The passage of the Sindh Home-based workers Act of 2018 is the kind of initiative we expect from the federal government. It should announce a national policy for home-based workers so that the provinces implement the policy in letter and in spirit. The provinces should also legislate the policy framework for the workers and give market access to these home-based workers to sell their products at competitive prices that benefit them, especially women working at home.

This will at least contribute to the income generation and fix minimum wages to protect the rights of these workers.

There is also a strong need to establish skills development centres in rural areas as per the existing skills of rural women to help improve their economic condition and open opportunities for their work and income generation so that they may support their families and earn a respectable earning by working from home.

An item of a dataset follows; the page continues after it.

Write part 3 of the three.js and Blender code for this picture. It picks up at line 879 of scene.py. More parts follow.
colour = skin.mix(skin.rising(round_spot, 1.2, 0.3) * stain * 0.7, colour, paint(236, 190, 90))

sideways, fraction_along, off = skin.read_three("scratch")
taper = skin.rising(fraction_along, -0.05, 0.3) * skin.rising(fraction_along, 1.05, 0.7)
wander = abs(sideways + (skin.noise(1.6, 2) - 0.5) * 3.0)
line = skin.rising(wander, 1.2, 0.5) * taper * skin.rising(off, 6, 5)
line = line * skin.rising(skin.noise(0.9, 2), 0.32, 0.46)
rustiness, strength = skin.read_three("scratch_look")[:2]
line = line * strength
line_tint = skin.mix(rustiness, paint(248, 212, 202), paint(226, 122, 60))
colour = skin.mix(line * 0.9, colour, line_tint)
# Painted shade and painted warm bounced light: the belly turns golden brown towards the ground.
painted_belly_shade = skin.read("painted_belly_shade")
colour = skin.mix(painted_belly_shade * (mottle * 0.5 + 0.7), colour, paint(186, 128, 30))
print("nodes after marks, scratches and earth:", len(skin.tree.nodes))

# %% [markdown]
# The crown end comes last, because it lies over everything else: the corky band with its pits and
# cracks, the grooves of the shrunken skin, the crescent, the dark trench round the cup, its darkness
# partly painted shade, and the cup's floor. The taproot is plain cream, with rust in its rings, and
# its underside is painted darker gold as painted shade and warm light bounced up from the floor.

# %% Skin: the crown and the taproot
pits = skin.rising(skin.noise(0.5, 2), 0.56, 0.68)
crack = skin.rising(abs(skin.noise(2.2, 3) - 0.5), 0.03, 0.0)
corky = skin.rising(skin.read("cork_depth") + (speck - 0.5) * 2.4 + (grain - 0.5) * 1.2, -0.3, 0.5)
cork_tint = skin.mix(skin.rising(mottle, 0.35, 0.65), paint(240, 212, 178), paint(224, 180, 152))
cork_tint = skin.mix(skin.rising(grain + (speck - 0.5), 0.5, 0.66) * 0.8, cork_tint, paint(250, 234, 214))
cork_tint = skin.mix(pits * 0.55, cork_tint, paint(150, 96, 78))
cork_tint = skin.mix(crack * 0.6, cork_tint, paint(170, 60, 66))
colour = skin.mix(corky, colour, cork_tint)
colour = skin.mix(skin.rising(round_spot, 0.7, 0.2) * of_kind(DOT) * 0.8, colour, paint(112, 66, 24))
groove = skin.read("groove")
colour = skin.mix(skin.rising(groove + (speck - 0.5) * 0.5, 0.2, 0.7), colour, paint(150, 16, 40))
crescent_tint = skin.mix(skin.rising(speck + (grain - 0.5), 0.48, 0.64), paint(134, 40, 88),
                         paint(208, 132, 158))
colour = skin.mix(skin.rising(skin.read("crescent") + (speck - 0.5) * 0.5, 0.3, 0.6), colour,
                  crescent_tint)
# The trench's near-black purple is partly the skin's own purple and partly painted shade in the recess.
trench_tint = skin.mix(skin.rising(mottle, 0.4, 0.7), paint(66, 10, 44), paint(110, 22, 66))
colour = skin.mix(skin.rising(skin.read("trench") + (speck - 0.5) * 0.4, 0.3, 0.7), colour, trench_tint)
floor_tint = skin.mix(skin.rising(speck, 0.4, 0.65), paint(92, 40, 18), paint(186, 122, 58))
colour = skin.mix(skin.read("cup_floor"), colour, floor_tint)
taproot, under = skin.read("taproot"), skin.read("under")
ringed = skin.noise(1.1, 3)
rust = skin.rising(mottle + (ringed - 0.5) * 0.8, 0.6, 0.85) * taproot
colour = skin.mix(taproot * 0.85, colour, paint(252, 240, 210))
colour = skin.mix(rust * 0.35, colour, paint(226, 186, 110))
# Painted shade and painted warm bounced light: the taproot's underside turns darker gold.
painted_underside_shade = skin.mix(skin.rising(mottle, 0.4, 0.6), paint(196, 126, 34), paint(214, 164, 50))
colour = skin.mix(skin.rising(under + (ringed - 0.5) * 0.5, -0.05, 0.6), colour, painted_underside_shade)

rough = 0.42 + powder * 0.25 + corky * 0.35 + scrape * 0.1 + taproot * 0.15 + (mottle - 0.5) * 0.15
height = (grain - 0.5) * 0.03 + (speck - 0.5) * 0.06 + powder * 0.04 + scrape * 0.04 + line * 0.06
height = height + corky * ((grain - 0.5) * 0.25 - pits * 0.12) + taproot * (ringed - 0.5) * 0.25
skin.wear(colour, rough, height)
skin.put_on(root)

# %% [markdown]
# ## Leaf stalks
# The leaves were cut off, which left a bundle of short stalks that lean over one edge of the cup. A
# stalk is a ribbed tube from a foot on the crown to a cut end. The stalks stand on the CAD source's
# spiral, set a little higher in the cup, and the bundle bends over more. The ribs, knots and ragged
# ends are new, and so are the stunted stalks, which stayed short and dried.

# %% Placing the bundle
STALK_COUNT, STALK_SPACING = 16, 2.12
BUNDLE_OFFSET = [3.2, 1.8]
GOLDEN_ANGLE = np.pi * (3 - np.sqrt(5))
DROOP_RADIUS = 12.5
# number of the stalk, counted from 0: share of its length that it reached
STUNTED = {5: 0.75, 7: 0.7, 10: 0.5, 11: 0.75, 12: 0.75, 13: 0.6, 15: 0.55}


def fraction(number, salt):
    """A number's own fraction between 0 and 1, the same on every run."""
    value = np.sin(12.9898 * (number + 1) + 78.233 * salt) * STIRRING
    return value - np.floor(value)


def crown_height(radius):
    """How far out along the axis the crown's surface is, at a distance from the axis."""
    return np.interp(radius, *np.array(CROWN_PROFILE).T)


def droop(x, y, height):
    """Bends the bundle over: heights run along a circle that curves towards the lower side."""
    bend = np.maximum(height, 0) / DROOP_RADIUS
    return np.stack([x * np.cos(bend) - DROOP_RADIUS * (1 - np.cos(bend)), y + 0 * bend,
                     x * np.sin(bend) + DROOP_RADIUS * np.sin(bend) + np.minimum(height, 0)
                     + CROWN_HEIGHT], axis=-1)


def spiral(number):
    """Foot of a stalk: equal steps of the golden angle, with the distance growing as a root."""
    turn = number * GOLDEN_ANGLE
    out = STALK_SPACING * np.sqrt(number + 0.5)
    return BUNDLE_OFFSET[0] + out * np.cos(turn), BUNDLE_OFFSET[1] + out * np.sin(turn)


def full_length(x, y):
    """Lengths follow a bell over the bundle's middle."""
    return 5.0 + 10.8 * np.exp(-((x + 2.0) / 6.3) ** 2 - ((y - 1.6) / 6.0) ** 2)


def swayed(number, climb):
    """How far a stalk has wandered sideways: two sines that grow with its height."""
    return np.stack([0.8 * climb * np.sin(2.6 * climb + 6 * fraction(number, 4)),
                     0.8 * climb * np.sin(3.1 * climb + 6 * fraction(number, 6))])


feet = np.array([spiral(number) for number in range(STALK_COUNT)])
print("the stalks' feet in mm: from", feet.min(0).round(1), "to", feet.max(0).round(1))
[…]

Working from home is getting popularity throughout world as technological advancement has bridged the gap between countries and opened infinite opportunities. The Ministry of IT and Telecom has taken the lead to introduce —a joint initiative of the Ministry of IT and Telecom and Virtual University of Pakistan named ‘Ignite’ to impart free skills-based training to the youth through online learning and the YouTube channel. This is a great initiative to impart skills to the youth free of cost and enable them to get jobs working as freelancers, digital marketers and accountants.

The Ministry of Labour, SMEDA and NAVTEC may come up with a similar project to build the skills of home-based workers in their respective fields such as tailoring and design-making, fashion designing, blanket and quilt making, at the grassroots level to transform their skills into income generation.

The government should come up with small-scale loans for these skilled domestic workers through commercial as well as microfinance banks so that these deprived communities may avail the financial assistance to set up their stalls and shops in villages, small towns and cities. In Sindh, the SRSO has done a tremendous job under the UC-based programme ‘Success’ and revitalised the income-generation ability of rural women. This training and access to market will engage these workers in the workplace and they can increase their earning potential if given proper advice and guidance.

It is high time that the government of Pakistan adopted a legislative framework for home-based workers so that the long-standing issues facing domestic skilled workers may be addressed.